Hold the draw against perfect play

Waking the engine…

The theory

Rook versus bishop, no pawns, looks like a formality for the rook. It is a draw from almost everywhere, and the entire theory of the ending compresses into an estate agent's slogan: location. The defending king wants the corner whose color its own bishop cannot touch.

Why the mismatched corner holds. Trapped on h8 with a light-squared bishop, the defender always has the g8 interposition against the back-rank check. Capturing the bishop lets the king recapture with a trivial draw, and maintaining the pin backfires spectacularly: the pinned bishop cannot move, the king has no squares, and the defender is stalemated on the spot. The rook can win a tempo anywhere on the board except the one place it needs to.

Why the matching corner loses. Put the same king in a corner of the bishop's own color and the stalemate evaporates: the bishop now occupies the king's breathing square instead of guarding it, zugzwang arrives, and the rook collects the bishop or mates.

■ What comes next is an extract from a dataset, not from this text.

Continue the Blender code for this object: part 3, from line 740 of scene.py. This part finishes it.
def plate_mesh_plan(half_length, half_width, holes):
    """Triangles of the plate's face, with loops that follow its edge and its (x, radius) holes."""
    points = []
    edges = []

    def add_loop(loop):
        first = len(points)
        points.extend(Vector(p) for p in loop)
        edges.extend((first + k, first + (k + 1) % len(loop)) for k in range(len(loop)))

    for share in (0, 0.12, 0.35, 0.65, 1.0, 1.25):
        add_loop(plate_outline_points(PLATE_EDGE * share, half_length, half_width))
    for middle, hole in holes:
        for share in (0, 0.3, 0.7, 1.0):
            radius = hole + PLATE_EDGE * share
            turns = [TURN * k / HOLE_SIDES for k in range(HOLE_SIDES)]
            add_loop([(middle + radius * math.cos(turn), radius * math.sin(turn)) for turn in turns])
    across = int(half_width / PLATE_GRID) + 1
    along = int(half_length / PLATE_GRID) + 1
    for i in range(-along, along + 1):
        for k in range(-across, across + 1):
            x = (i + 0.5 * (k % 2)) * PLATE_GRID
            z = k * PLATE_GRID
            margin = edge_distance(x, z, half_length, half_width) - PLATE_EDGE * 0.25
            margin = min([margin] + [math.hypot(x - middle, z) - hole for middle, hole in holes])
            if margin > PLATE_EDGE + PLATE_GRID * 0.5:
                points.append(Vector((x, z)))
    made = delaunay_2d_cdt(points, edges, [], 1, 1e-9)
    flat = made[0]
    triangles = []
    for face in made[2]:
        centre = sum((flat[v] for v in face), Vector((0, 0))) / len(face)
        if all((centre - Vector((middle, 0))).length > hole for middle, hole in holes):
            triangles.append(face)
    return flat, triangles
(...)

One diagonal of difference separates a fortress from a funeral.

Practical value: this is the standard last-ditch save when an exchange goes down in a simplified position, and knowing WHICH corner to run to must be automatic, because the run starts many moves before the fortress forms. The tablebase attacker here will punish a single misstep of the bishop, which is the lesson: the fortress is solid, but only its exact furniture holds it up.